DIRECTION:
Give the count of lines that include the string "Identity". Add nothing to it.

RECORDS FOR THE TASK start

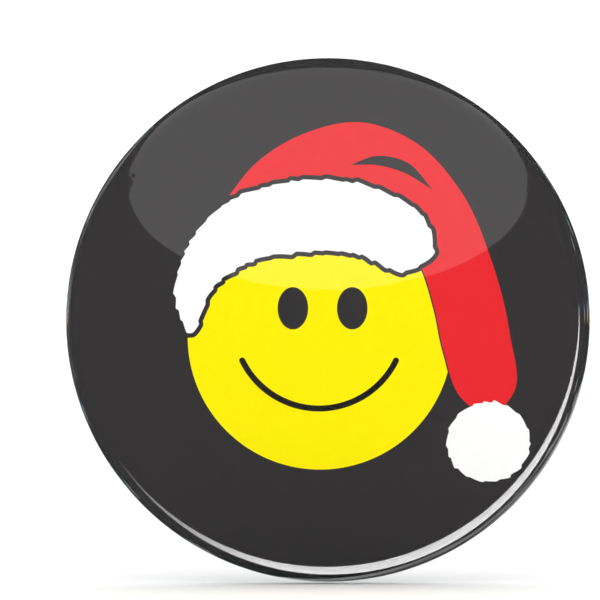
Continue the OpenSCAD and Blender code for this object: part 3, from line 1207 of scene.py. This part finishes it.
def panel(name, centre, toward, width, height, material):
    """A flat light panel that only gloss shows."""
    facing = (Vector(toward) - Vector(centre)).normalized()
    across = facing.cross(Vector((0, 0, 1))).normalized()
    up = across.cross(facing)
    grid = [
        [Vector(centre) + across * (u * width / 2) + up * (v * height / 2) for u in (-1, 0, 1)]
        for v in (-1, 0, 1)
    ]
    return light_sheet(name, grid, material)


def make_stage(scene):
    stage = scene.badge_stage
    view = bpy.data.cameras.new("camera")
    view.sensor_width = 36
    view.lens = view.sensor_width * stage.camera_distance / stage.frame_width
    view.clip_start, view.clip_end = 0.01, 20
    camera = bpy.data.objects.new("camera", view)
    camera.location = camera_place(stage)
    camera.rotation_euler = (math.pi / 2, 0, 0)
    scene.collection.objects.link(camera)
    scene.camera = camera

    floor_z = CAD_LOW.z - 0.00002
    rings, around = [0.0, 0.05, 0.2, 1.0, 4.0], 96
    verts = [Vector((0, 0, floor_z))]
    verts += [Vector((r * math.cos(TURN * i / around), r * math.sin(TURN * i / around), floor_z))
              for r in rings[1:] for i in range(around)]
    faces = [[0, 1 + i, 1 + (i + 1) % around] for i in range(around)]
    for k in range(len(rings) - 2):
        one, two = 1 + k * around, 1 + (k + 1) * around
        faces += [[one + i, two + i, two + (i + 1) % around, one + (i + 1) % around] for i in range(around)]
    floor = new_piece("floor", mesh_from("floor", verts, faces), [floor_material(stage.floor)])
    floor.visible_glossy = False

    world = bpy.data.worlds.new("soft_room")
    world.use_nodes = True
    tree = world.node_tree
    tree.nodes.clear()
    out = tree.nodes.new("ShaderNodeOutputWorld")
    ray = tree.nodes.new("ShaderNodeLightPath")
    soft, dark = tree.nodes.new("ShaderNodeBackground"), tree.nodes.new("ShaderNodeBackground")
    soft.inputs["Color"].default_value = (1, 1, 1, 1)
    soft.inputs["Strength"].default_value = stage.room_light
    dark.inputs["Color"].default_value = linear(stage.surroundings)
    both = tree.nodes.new("ShaderNodeMixShader")
    tree.links.new(ray.outputs["Is Glossy Ray"], both.inputs["Fac"])
    tree.links.new(soft.outputs[0], both.inputs[1])
    tree.links.new(dark.outputs[0], both.inputs[2])
    tree.links.new(both.outputs[0], out.inputs["Surface"])
    scene.world = world
    scene.view_settings.view_transform = "Standard"

    gloss_lights(scene)
    back_lights(scene)
    side_glow = clouded_light("side_light", 0.6)
    low_glow = light_material("low_light", (1, 1, 0.98), 2.0)
    panel("side_panel", (-0.45, 0.45, 0.12), (0, 0, 0), 0.28, 0.5, side_glow)
    panel("low_panel", (0.25, 0.30, -0.25), (0, 0, 0), 0.4, 0.2, low_glow)


# ------------------------------------------------------------------ operators and panel

class BadgeOperator:
    """Runs one making function on the scene."""
    bl_options = {"REGISTER", "UNDO"}
    make = None

    def execute(self, context):
        type(self).make(context.scene)
        return {"FINISHED"}


class BADGE_OT_stage(BadgeOperator, bpy.types.Operator):
    """Makes the camera, floor and lights"""
    bl_idname = "badge.make_stage"
    bl_label = "Stage"
    make = staticmethod(make_stage)


class BADGE_OT_printed_disc(BadgeOperator, bpy.types.Operator):
    """Makes the printed paper disc with its artwork"""
    bl_idname = "badge.make_printed_disc"
    bl_label = "Printed disc"
    make = staticmethod(make_printed_disc)


class BADGE_OT_clear_film(BadgeOperator, bpy.types.Operator):
    """Makes the clear film, gathered into pleats at the seam"""
    bl_idname = "badge.make_clear_film"
    bl_label = "Clear film"
    make = staticmethod(make_clear_film)


class BADGE_OT_front_shell(BadgeOperator, bpy.types.Operator):
    """Gives the front shell its tinplate finish"""
    bl_idname = "badge.finish_front_shell"
    bl_label = "Front shell"
    make = staticmethod(make_front_shell)


class BADGE_OT_back_plate(BadgeOperator, bpy.types.Operator):
    """Makes the back plate with its straps and catch"""
    bl_idname = "badge.make_back_plate"
    bl_label = "Back plate"
    make = staticmethod(make_back_plate)


class BADGE_OT_pin(BadgeOperator, bpy.types.Operator):
    """Makes the spring pin: leg, coil and needle"""
    bl_idname = "badge.make_pin"
    bl_label = "Spring pin"
    make = staticmethod(make_pin)


STEPS = [
    BADGE_OT_stage,
    BADGE_OT_printed_disc,
    BADGE_OT_clear_film,
    BADGE_OT_front_shell,
    BADGE_OT_back_plate,
    BADGE_OT_pin,
]


class BADGE_PT_panel(bpy.types.Panel):
    """Lists the badge's pieces and their sizes"""
    bl_idname = "BADGE_PT_panel"
    bl_label = "Button badge"
    bl_space_type = "VIEW_3D"
    bl_region_type = "UI"
    bl_category = "Badge"

    def draw(self, context):
        for step in STEPS:
            self.layout.operator(step.bl_idname)
        for name, group in GROUPS.items():
            box = self.layout.box()
            box.label(text=name.replace("_", " ").capitalize())
            for key in group.__annotations__:
                box.prop(getattr(context.scene, name), key)


def register():
    for group in GROUPS.values():
        bpy.utils.register_class(group)
    for step in STEPS:
        bpy.utils.register_class(step)
    bpy.utils.register_class(BADGE_PT_panel)
    for name, group in GROUPS.items():
        setattr(bpy.types.Scene, name, PointerProperty(type=group))


def unregister():
    for name in GROUPS:
        delattr(bpy.types.Scene, name)
    for item in (BADGE_PT_panel, *STEPS[::-1], *GROUPS.values()):
        bpy.utils.unregister_class(item)


def main():
    register()
    for step in STEPS:
        area, action = step.bl_idname.split(".")
        getattr(getattr(bpy.ops, area), action)()


if __name__ == "__main__":
    main()
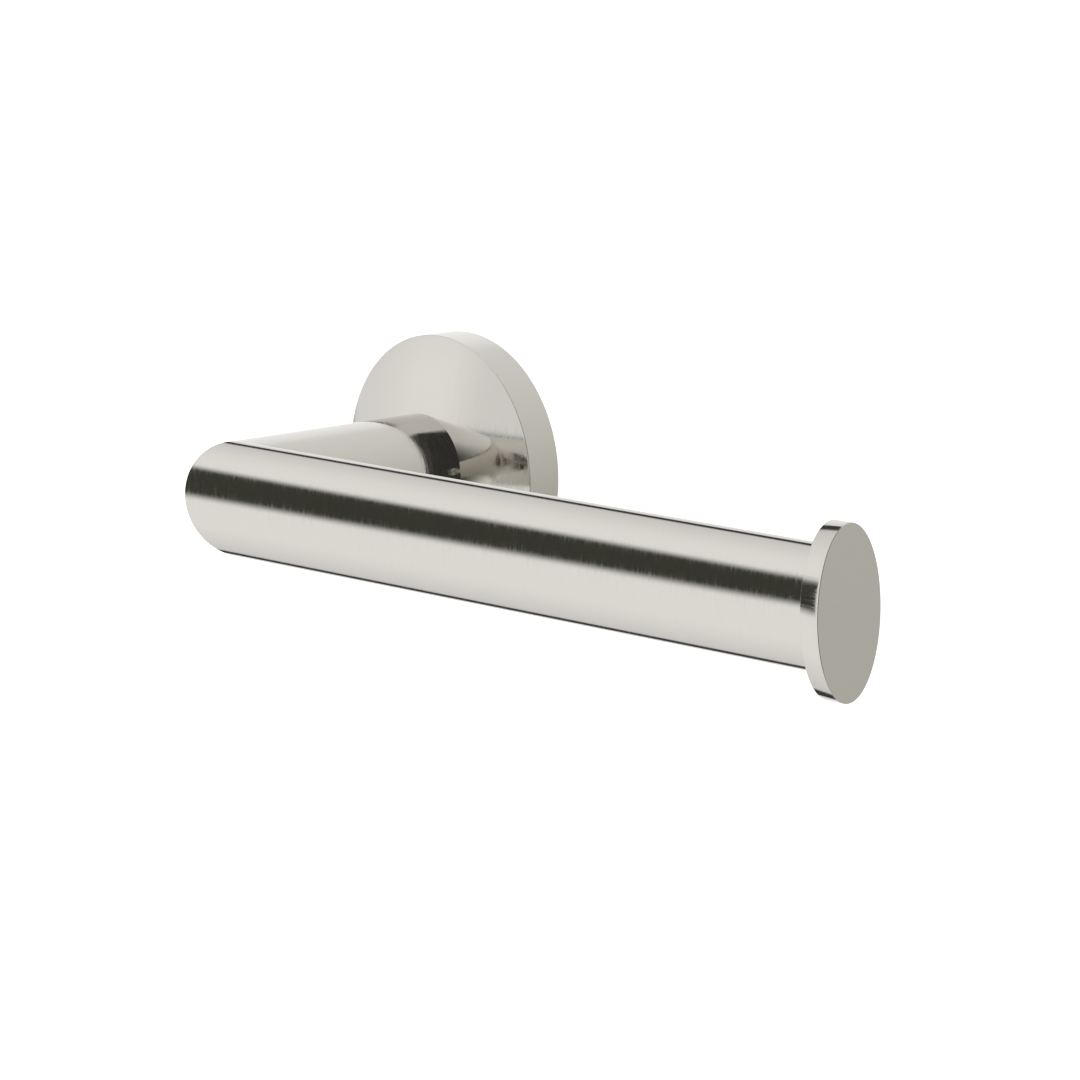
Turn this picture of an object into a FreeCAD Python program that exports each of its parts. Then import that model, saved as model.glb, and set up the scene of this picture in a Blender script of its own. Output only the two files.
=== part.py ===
import FreeCAD, Part
import math
import os

# Wall-mounted toilet paper holder with one arm.
# Frame, in millimetres: the origin is the centre of the flange on the wall, +Y points into the wall,
# +X runs along the roll bar towards its free end, and +Z is up.

# ---- wall flange: a turned, domed cover ----------------------------------------------------------------------
FLANGE_R = 27.5          # outer radius of the cover
FLANGE_RIM = 8.0         # depth of its straight rim, from the wall
DOME_R = 70.0            # radius of the ball that its front face is part of
FLANGE_EDGE = 0.2        # rounding between rim and face
FLANGE_WALL = 4.5        # thickness of the rim, deep enough to tap for the grub screw
COVER_POCKET = 7.4       # depth of the hollow behind the cover
SPIGOT_REACH = 19.5      # how far from the wall the cover's spigot ends, inside the arm

# ---- arm and roll bar -------------------------------------------------------------------------
ARM_R = 11.7             # outer radius of the round arm
ARM_WALL = 2.0
BAR_OFFSET = 61.9        # from the wall to the bar's axis
BAR_DEPTH = 4.5          # half-depth of the oval bar, along Y; its half-height is the arm's radius
BAR_WALL = 1.4
BAR_END = 160.7          # where the bar meets its end cap, along X

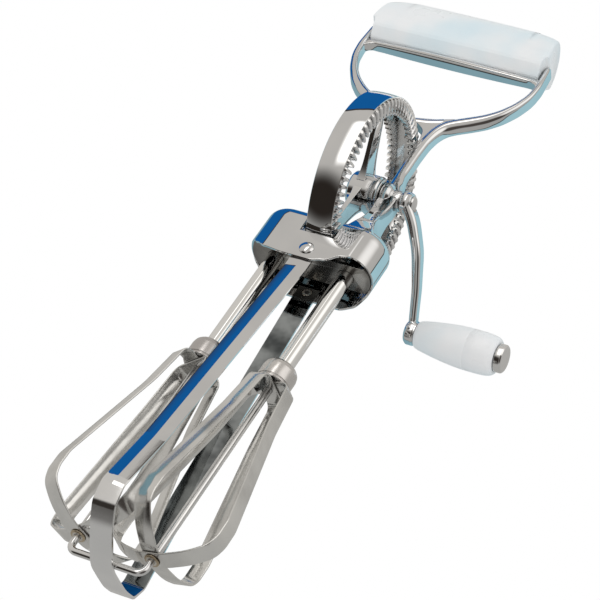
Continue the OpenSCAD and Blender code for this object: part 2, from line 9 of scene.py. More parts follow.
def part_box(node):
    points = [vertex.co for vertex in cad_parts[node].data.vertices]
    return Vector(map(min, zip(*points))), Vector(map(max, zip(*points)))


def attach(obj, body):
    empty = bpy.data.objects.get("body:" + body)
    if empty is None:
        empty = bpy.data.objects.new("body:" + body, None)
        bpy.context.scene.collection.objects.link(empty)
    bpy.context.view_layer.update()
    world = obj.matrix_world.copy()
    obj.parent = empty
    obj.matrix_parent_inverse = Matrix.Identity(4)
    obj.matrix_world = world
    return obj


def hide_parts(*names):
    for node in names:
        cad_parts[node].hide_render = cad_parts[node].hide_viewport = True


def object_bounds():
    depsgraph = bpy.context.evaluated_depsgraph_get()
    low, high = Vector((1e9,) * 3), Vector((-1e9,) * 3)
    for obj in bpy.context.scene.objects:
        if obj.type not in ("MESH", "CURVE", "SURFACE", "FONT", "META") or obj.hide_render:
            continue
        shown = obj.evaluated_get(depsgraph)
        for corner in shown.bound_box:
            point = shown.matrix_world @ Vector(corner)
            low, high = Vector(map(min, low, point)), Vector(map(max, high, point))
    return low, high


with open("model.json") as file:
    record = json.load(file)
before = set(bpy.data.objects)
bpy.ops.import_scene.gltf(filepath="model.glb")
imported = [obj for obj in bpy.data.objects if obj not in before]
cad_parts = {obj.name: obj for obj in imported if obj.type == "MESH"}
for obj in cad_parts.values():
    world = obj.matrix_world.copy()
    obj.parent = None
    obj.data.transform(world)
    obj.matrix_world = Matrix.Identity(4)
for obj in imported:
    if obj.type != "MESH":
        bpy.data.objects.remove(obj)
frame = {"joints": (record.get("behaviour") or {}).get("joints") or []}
cad_low, cad_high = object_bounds()
joints = {j["name"]: j for j in frame["joints"]}

# Lengths below are in millimetres. h is a height above the level just under the pivot wire,
# which lies AXLE_H below the crank axis.
MM = 0.001
AXLE_H = 210.4
AXLE = Vector(joints["crank_spin"]["pos_m"])
BASE = AXLE.z - AXLE_H * MM
SHAFT_X = 15.0
CRANK_DROP = math.radians(46)
CRANK_RADIUS = 48.4
LEFT_PHASE, RIGHT_PHASE = 51, -16
TO_WORLD = Matrix.Translation((0, 0, BASE)) @ Matrix.Diagonal((MM, MM, MM, 1))


# ---------------------------------------------------------------- shapes
def corner(a, b, c, radius, steps):
    """Arc that rounds corner b of the path a-b-c."""
    u, v = (a - b).normalized(), (c - b).normalized()
    half = u.angle(v) / 2
    if radius <= 0 or half > math.radians(89.7):
        return [b]
    reach = min(radius / math.tan(half), (a - b).length * 0.49, (c - b).length * 0.49)
    radius = reach * math.tan(half)
    centre = b + (u + v).normalized() * radius / math.sin(half)
    start, stop = b + u * reach - centre, b + v * reach - centre
    turn = start.angle_signed(stop)
    return [centre + Matrix.Rotation(-turn * i / steps, 2) @ start for i in range(steps + 1)]


def rounded(points, radius=30, steps=8, closed=False):
    """Path through points with its corners rounded. A list of radii names each corner that is
    rounded: all of them on a closed path, those between the ends on an open one."""
    pts = [Vector(p) for p in points]
    n = len(pts)
    out = [] if closed else [pts[0]]
    for i in range(n) if closed else range(1, n - 1):
        r = radius[i if closed else i - 1] if isinstance(radius, (list, tuple)) else radius
        out += corner(pts[i - 1], pts[i], pts[(i + 1) % n], r, steps)
    return out if closed else out + [pts[-1]]


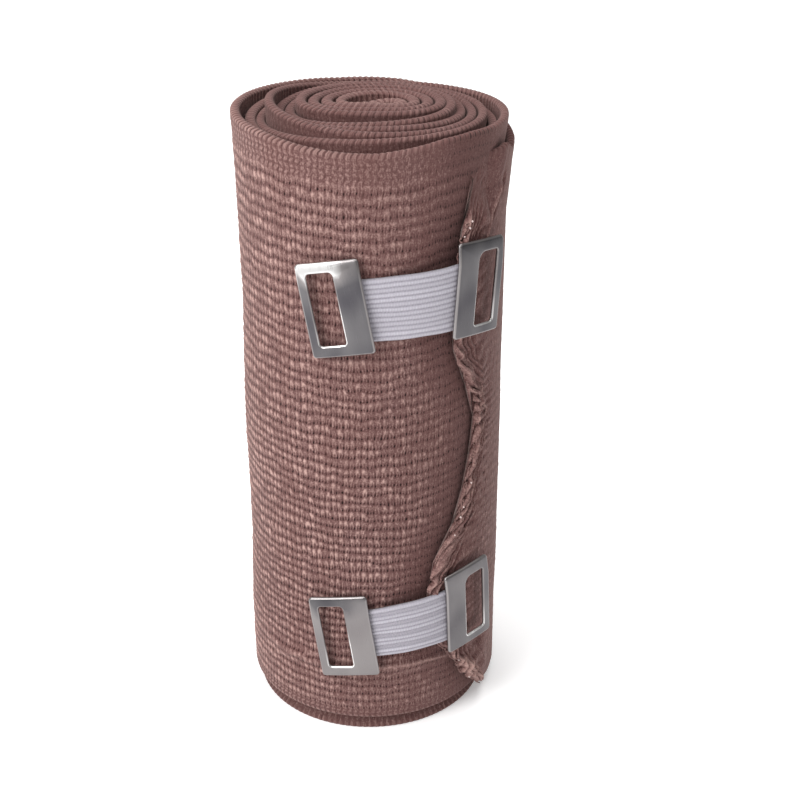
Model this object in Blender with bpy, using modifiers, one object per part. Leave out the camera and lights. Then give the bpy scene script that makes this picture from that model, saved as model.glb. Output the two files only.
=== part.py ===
"""Crepe bandage roll, 150 mm wide, standing on end, its loose end held by two elastic clips.

One strip of thick elastic crepe is wound in from its cut outer end to an oval eye. The turns are not level:
the outer turn is drawn up off the floor, and the core stands proud at the top. The cut end lies on the front,
to the right, in a wavy line. Each clip is a ribbed elastic with a slotted steel frame over either end.

Metres, +Z up, the origin on the floor at the middle of the roll.
"""
import math

import bmesh
import bpy
import numpy as np
from mathutils import Matrix, Vector

MM = 0.001
CLEARANCE = 0.3 * MM
FRONT = math.radians(-60.5)  # direction of the middle of the front, where the roll is usually seen from
AXIS = (-2.26 * MM, 1.33 * MM)  # the axis of the roll, from the middle of roll and clips together

# The cloth -----------------------------------------------------------------------------------------------

CLOTH_THICKNESS = 1.6 * MM
# One row for each turn, from the outermost in, in millimetres: the radius of the cloth's outer face where
# the turn passes the right, back, left and front of the roll, and the height of its upper selvedge there.
TURNS = np.array((
    # radius: right, back, left, front      top: right, back, left, front
    (31.4, 31.0, 30.6, 30.6, 143.6, 149.0, 149.2, 148.0),
    (29.4, 28.8, 27.5, 28.5, 149.2, 148.8, 148.4, 147.2),
    (27.4, 26.6, 25.2, 26.3, 147.2, 148.6, 147.9, 149.8),
    (25.4, 24.5, 23.2, 24.0, 149.6, 149.6, 152.6, 150.8),
    (23.5, 22.4, 21.2, 20.7, 149.6, 150.6, 149.9, 151.3),
    (21.3, 20.2, 18.5, 17.4, 150.2, 151.4, 149.9, 151.6),
    (19.1, 16.8, 16.1, 11.6, 151.8, 152.0, 152.5, 152.5),
    (16.9, 13.0, 13.2, 9.1, 152.2, 152.4, 152.2, 152.7),
    (14.0, 9.4, 10.2, 6.7, 152.2, 152.6, 152.4, 152.9),
    (11.0, 6.3, 7.0, 4.4, 152.3, 152.8, 152.4, 152.6),
))
LOOSE_END = (32.8, 138.0)  # radius and top, millimetres, a quarter turn before the first row
INNER_END = ((8.2, 152.0), (3.8, 151.0), (4.9, 150.4))  # at the right, back and left, after the last row
LAST_TURN = len(TURNS) + 0.5  # where the inner end lies, in turns from the right of the outermost turn
# The outermost turn's rim is not level either: its further rise in millimetres, by turns from the right.
RIM_RISE = np.array(((0, 0.3), (0.12, 0.2), (0.21, 0.5), (0.29, 0), (0.37, 0.5), (0.44, 1.1), (0.5, 1.4),
                     (0.61, 1.4), (0.67, 0.5), (0.72, 0), (0.76, -0.1), (0.8, 0.6), (0.84, 1.5), (0.88, 1.5),
                     (0.93, 0.7), (1, 0.3), (1.12, 0)))
CORE_OFFSET = 2.6 * MM  # the core lies this much nearer the front than the outer turns
CORE_TURNS = (3.0, 6.5)  # the turns between which that offset grows
OUTER_BOTTOM = 3.4 * MM  # the outer turn's lower selvedge is drawn up off the floor
OUTER_BOTTOM_TURNS = (0.86, 1.16)  # and comes down to it between these turns
CORE_BOTTOM = 2.6 * MM  # the core is drawn up too
CORE_BOTTOM_TURNS = (4.0, 9.0)
FLARE = 2.0 * MM  # the outer turns lean out at the top, on the right
FLARE_START = 127.0  # height in millimetres
FLARE_TURNS = (1.0, 5.0)  # the lean fades out between these turns
FOOT_SPREAD = 1.9 * MM  # the turns that stand on the floor spread outwards below the outer turn
FOOT_SHIFT = 0.8 * MM  # more on the left, and less on the right
FOOT_HEIGHT = 2.0  # height in millimetres
FOOT_TURNS = (2.0, 6.0)  # the spread fades out between these turns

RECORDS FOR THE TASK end

COMPLETED EXERCISE:
2